The city’s Department of Education has been threatening to close Columbus since 2003. Mayor Bloomberg has called it, and other schools like it, “failures” and warned parents against enrolling their children there, saying the students would “probably never recover from it.” About 300 ninth-graders enrolled in the school regardless, but the school’s future is still precarious. Caught in a fight between the city and the teachers union, it is being starved while other struggling schools are getting help.

Among the changes at Columbus this year are a freshman class that has shrunk by more than a hundred students, a budget that is down by more than $1 million, and widespread uncertainty over whether the city will succeed in closing the school on its second try.

But unlike some of the other 18 schools saved from closure by a union lawsuit, Columbus is still fighting. Its principal of eight years, Lisa Fuentes, applied to convert Columbus into a charter school focused on serving high-needs students. Its teachers and students are already planning rallies in the school’s defense.

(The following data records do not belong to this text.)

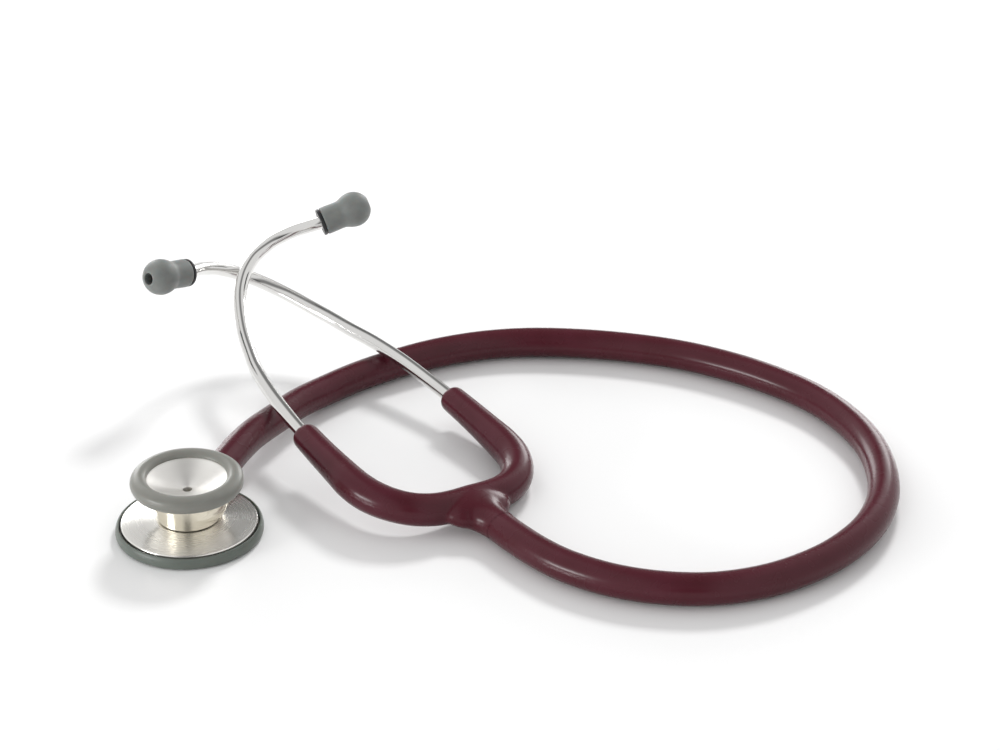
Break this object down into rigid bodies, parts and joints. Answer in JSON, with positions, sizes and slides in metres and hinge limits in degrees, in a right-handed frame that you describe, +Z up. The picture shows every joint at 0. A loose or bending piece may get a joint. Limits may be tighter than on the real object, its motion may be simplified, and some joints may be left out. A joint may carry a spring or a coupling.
{
  "type": "stethoscope",
  "caption": "Stethoscope with a two-sided chestpiece, thick looped tubing into a moulded Y yoke, and crossed steel binaurals with soft eartips.",
  "frame": {"origin": "centre of the footprint of everything but the long tubing, on the surface it lies on", "axes": "+Z up from the surface; +Y along the longest extent of chestpiece and headset, from chestpiece toward the eartips; +X toward the loop of tubing"},
  "size_m": [0.2568, 0.196, 0.0551],
  "materials": {
    "tubing": "satin burgundy vinyl",
    "spring_steel": "plain spring steel",
    "binaural_steel": "polished stainless tube",
    "adaptor": "black nylon",
    "eartip": "soft grey silicone",
    "chestpiece_steel": "turned stainless steel",
    "diaphragm": "thin smooth resin disc",
    "rim": "soft grey rubber"
  },
  "bodies": {
    "tubing": {"main_tube": "tubing", "yoke_base": "tubing", "valve_stem": "chestpiece_steel"},
    "chestpiece": {"diaphragm_rim": "rim", "diaphragm": "diaphragm", "diaphragm_housing": "chestpiece_steel", "valve_drum": "chestpiece_steel", "bell_cup": "chestpiece_steel", "bell_ring": "rim", "stem_snap_ring": "spring_steel", "detent_ball": "spring_steel", "detent_spring": "spring_steel", "detent_set_screw": "spring_steel"},
    "arm_left": {"yoke_arm_left": "tubing", "leaf_spring_left": "spring_steel"},
    "arm_right": {"yoke_arm_right": "tubing", "leaf_spring_right": "spring_steel"},
    "binaural_left": {"binaural_left": "binaural_steel", "eartip_adaptor_left": "adaptor"},
    "binaural_right": {"binaural_right": "binaural_steel", "eartip_adaptor_right": "adaptor"},
    "eartip_left": {"eartip_left": "eartip"},
    "eartip_right": {"eartip_right": "eartip"}
  },
  "joints": [
    {"name": "chestpiece_swivel", "type": "hinge", "parent": "tubing", "child": "chestpiece", "pos_m": [-0.0435, -0.062, 0.00945], "axis": [0.3256, 0.9455, 0], "continuous": true},
    {"name": "arm_left_flex", "type": "hinge", "parent": "tubing", "child": "arm_left", "pos_m": [0.0091, -0.0517, 0.01147], "axis": [0.1239, -0.0341, 0.9917], "range_deg": [0, 4.5], "stiffness_Nm_per_rad": 1.2},
    {"name": "arm_right_flex", "type": "hinge", "parent": "tubing", "child": "arm_right", "pos_m": [0.05796, -0.01689, 0.00656], "axis": [0.1239, -0.0341, 0.9917], "range_deg": [-4.5, 0], "stiffness_Nm_per_rad": 1.2},
    {"name": "binaural_left_twist", "type": "hinge", "parent": "arm_left", "child": "binaural_left", "pos_m": [-0.00885, -0.02357, 0.01468], "axis": [-0.5053, 0.8579, 0.0926], "range_deg": [-9, 0]},
    {"name": "binaural_right_twist", "type": "hinge", "parent": "arm_right", "child": "binaural_right", "pos_m": [0.03929, 0.01076, 0.00984], "axis": [-0.5862, 0.8039, 0.1009], "range_deg": [-9, 0]},
    {"name": "eartip_left_pull", "type": "slide", "parent": "binaural_left", "child": "eartip_left", "axis": [0.9161, 0.2918, 0.2749], "range_m": [0, 0.01]},
    {"name": "eartip_right_pull", "type": "slide", "parent": "binaural_right", "child": "eartip_right", "axis": [-0.6432, -0.7306, 0.2293], "range_m": [0, 0.01]}
  ],
  "couplings": [
    {"joint": "arm_right_flex", "follows": "arm_left_flex", "ratio": -1},
    {"joint": "binaural_left_twist", "follows": "arm_left_flex", "ratio": -2},
    {"joint": "binaural_right_twist", "follows": "arm_left_flex", "ratio": -2}
  ]
}
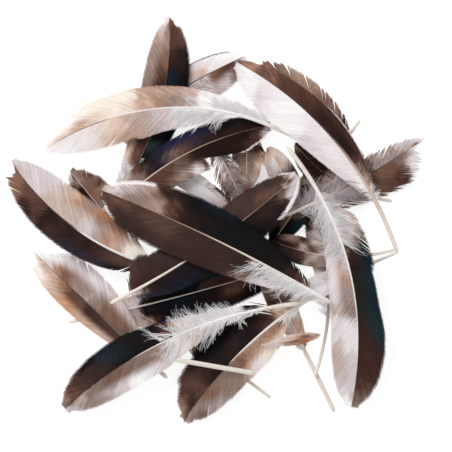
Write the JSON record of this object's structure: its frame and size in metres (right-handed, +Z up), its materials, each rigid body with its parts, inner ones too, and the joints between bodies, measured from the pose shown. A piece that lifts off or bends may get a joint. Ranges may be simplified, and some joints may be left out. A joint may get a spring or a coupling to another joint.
{
  "type": "heap of quill feathers",
  "caption": "Loose heap of uncut duck wing feathers, the quills that quill pens are cut from; each is a tapering horn shaft with a thin vane, and the top ones lift off.",
  "frame": {"origin": "centre of the heap in plan, on the surface that it lies on", "axes": "+Z up from that surface; +X to the right and +Y away, as seen from above with the longest brown feather pointing up and to the left"},
  "size_m": [0.2108, 0.205, 0.0229],
  "materials": {
    "quill_horn": "smooth translucent horn",
    "white_vane": "soft matt barbs",
    "cream_vane": "soft matt barbs",
    "tan_vane": "soft matt barbs",
    "taupe_vane": "soft satin barbs",
    "brown_vane": "satin barbs",
    "dark_vane": "satin barbs",
    "violet_vane": "satin barbs with a violet-blue sheen",
    "teal_vane": "satin barbs with a teal sheen"
  },
  "bodies": {
    "root": {"pale_hidden_shaft": "quill_horn", "pale_hidden_vane": "white_vane", "white_north_shaft": "quill_horn", "white_north_vane": "white_vane", "split_brown_shaft": "quill_horn", "split_brown_vane": "taupe_vane", "olive_small_shaft": "quill_horn", "olive_small_vane": "dark_vane", "speckled_covert_shaft": "quill_horn", "speckled_covert_vane": "taupe_vane", "cream_round_shaft": "quill_horn", "cream_round_vane": "cream_vane", "teal_short_shaft": "quill_horn", "teal_short_vane": "teal_vane", "dark_east_shaft": "quill_horn", "dark_east_vane": "dark_vane", "navy_edge_shaft": "quill_horn", "navy_edge_vane": "brown_vane", "south_quill_shaft": "quill_horn", "south_quill_vane": "brown_vane", "brown_quill_shaft": "quill_horn", "brown_quill_vane": "brown_vane", "lavender_down_shaft": "quill_horn", "lavender_down_vane": "dark_vane", "white_gray_shaft": "quill_horn", "white_gray_vane": "white_vane", "downy_brown_shaft": "quill_horn", "downy_brown_vane": "brown_vane", "taupe_north_shaft": "quill_horn", "taupe_north_vane": "taupe_vane", "folded_brown_shaft": "quill_horn", "folded_brown_vane": "brown_vane", "tan_west_shaft": "quill_horn", "tan_west_vane": "tan_vane", "gray_east_shaft": "quill_horn", "gray_east_vane": "taupe_vane", "violet_shaft": "quill_horn", "violet_vane": "violet_vane"},
    "brown_south": {"brown_south_shaft": "quill_horn", "brown_south_vane": "brown_vane"},
    "tan_covert": {"tan_covert_shaft": "quill_horn", "tan_covert_vane": "tan_vane"},
    "blue_patch": {"blue_patch_shaft": "quill_horn", "blue_patch_vane": "dark_vane"},
    "bare_quill": {"bare_quill": "quill_horn"},
    "tan_north": {"tan_north_shaft": "quill_horn", "tan_north_vane": "tan_vane"},
    "white_brown": {"white_brown_shaft": "quill_horn", "white_brown_vane": "white_vane"},
    "dark_west": {"dark_west_shaft": "quill_horn", "dark_west_vane": "dark_vane"},
    "long_teal": {"long_teal_shaft": "quill_horn", "long_teal_vane": "teal_vane"},
    "violet_teal": {"violet_teal_shaft": "quill_horn", "violet_teal_vane": "brown_vane"},
    "satin_brown": {"satin_brown_shaft": "quill_horn", "satin_brown_vane": "brown_vane"}
  },
  "joints": [
    {"name": "brown_south_lift", "type": "slide", "parent": "root", "child": "brown_south", "axis": [0, 0, 1], "range_m": [0, 0.03]},
    {"name": "tan_covert_lift", "type": "slide", "parent": "brown_south", "child": "tan_covert", "axis": [0, 0, 1], "range_m": [0, 0.03]},
    {"name": "blue_patch_lift", "type": "slide", "parent": "brown_south", "child": "blue_patch", "axis": [0, 0, 1], "range_m": [0, 0.03]},
    {"name": "bare_quill_lift", "type": "slide", "parent": "blue_patch", "child": "bare_quill", "axis": [0, 0, 1], "range_m": [0, 0.03]},
    {"name": "tan_north_lift", "type": "slide", "parent": "root", "child": "tan_north", "axis": [0, 0, 1], "range_m": [0, 0.03]},
    {"name": "white_brown_lift", "type": "slide", "parent": "tan_north", "child": "white_brown", "axis": [0, 0, 1], "range_m": [0, 0.03]},
    {"name": "dark_west_lift", "type": "slide", "parent": "root", "child": "dark_west", "axis": [0, 0, 1], "range_m": [0, 0.03]},
    {"name": "long_teal_lift", "type": "slide", "parent": "dark_west", "child": "long_teal", "axis": [0, 0, 1], "range_m": [0, 0.03]},
    {"name": "violet_teal_lift", "type": "slide", "parent": "long_teal", "child": "violet_teal", "axis": [0, 0, 1], "range_m": [0, 0.03]},
    {"name": "satin_brown_lift", "type": "slide", "parent": "violet_teal", "child": "satin_brown", "axis": [0, 0, 1], "range_m": [0, 0.03]}
  ]
}
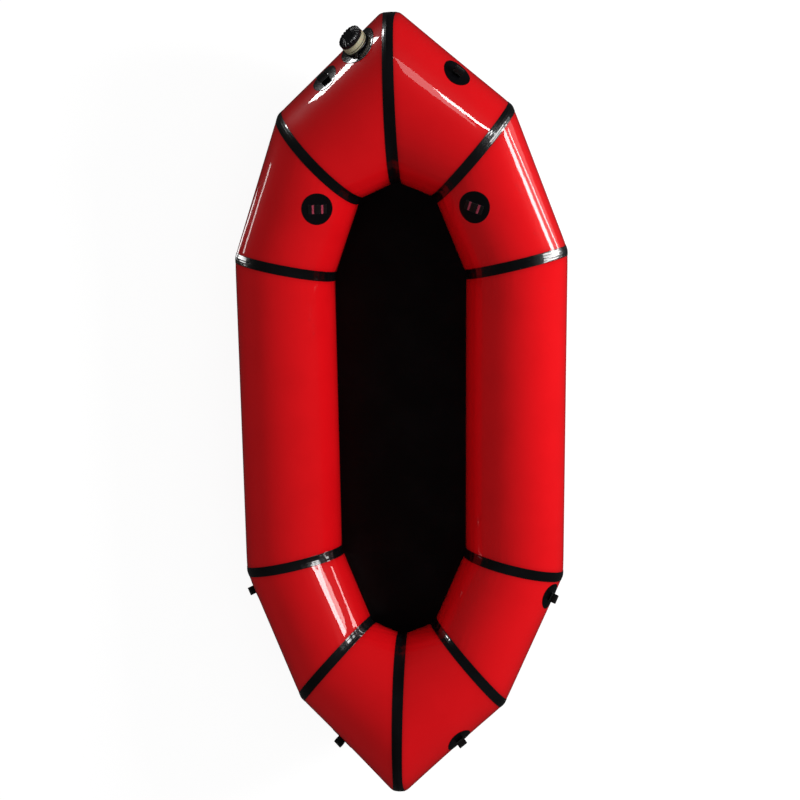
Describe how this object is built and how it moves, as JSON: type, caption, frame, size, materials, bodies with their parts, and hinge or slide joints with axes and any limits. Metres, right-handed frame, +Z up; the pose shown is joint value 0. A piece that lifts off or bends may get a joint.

Schools Chancellor Joel Klein still plans to begin phasing out Columbus next year and replacing it with a new school. On the first day of school this year, he told reporters, “These are schools we intend to phase out. The solution … is to replace [them] with better schools. We’ve done this so many times in this city and we’ve succeeded and that will continue to be our strategy.”

In the meantime, Columbus is in limbo. Unlike the schools selected to receive federal transformation funds, it did not get extra money this year — instead, its budget shrank by over $1 million. The city cut another $50,000 from Columbus’s Renaissance program, which gives special attention to students with children of their own and those who need to hold down full-time jobs during the day. And though the city and teachers union brokered a deal that was supposed to give schools like Columbus additional support, this help has not arrived.

That’s left Fuentes unable to afford to hire enough teachers to cover all the necessary classes. Because of budget cuts, a smaller enrollment, and the fact that most of Columbus’s teachers have been in the system more than five years and have higher salaries, her budget for this year couldn’t stretch to cover everyone’s pay. She had let go of over 30 teachers and even now, months into the school year, there are classes being taught by a rotating group of excessed teachers rather than full-time instructors.

Columbus shares its building with four other schools and its enrollment of 1,19o students is now roughly a quarter of the size it was ten years ago. About 44 percent of its students are Latino, and 35 percent are black. After Spanish, Albanian is the second most common language, and 25 percent of the school’s students are not fluent in English. A quarter of Columbus’s students require special education services.

About 5 percent of Columbus’s students are homeless and 20 percent live with people who are not their parents or legal guardians.

Fuentes and her staff are trying to make the best of the situation. A group of teachers is meeting weekly to work on a new curriculum and the school is planning field trips to colleges a way of encouraging students to think past graduation. At the end of last school year, Columbus graduated about 47 percent of its seniors. This year they have less to work with, but they’re aiming higher.

  • Dee Alpert

    The NYCDOE heavily incentivizes principals to set up CTT (team taught) classes for kids with IEPs and kids who have no disability classifications by giving them almost 3x the amount of money for each disabled kid in a CTT class as for each non-disabled student. The principal of Columbus could have taken the bait and set up a lot of CTT classes for the disabled kids, thereby pulling a large amount of additional funds into the building.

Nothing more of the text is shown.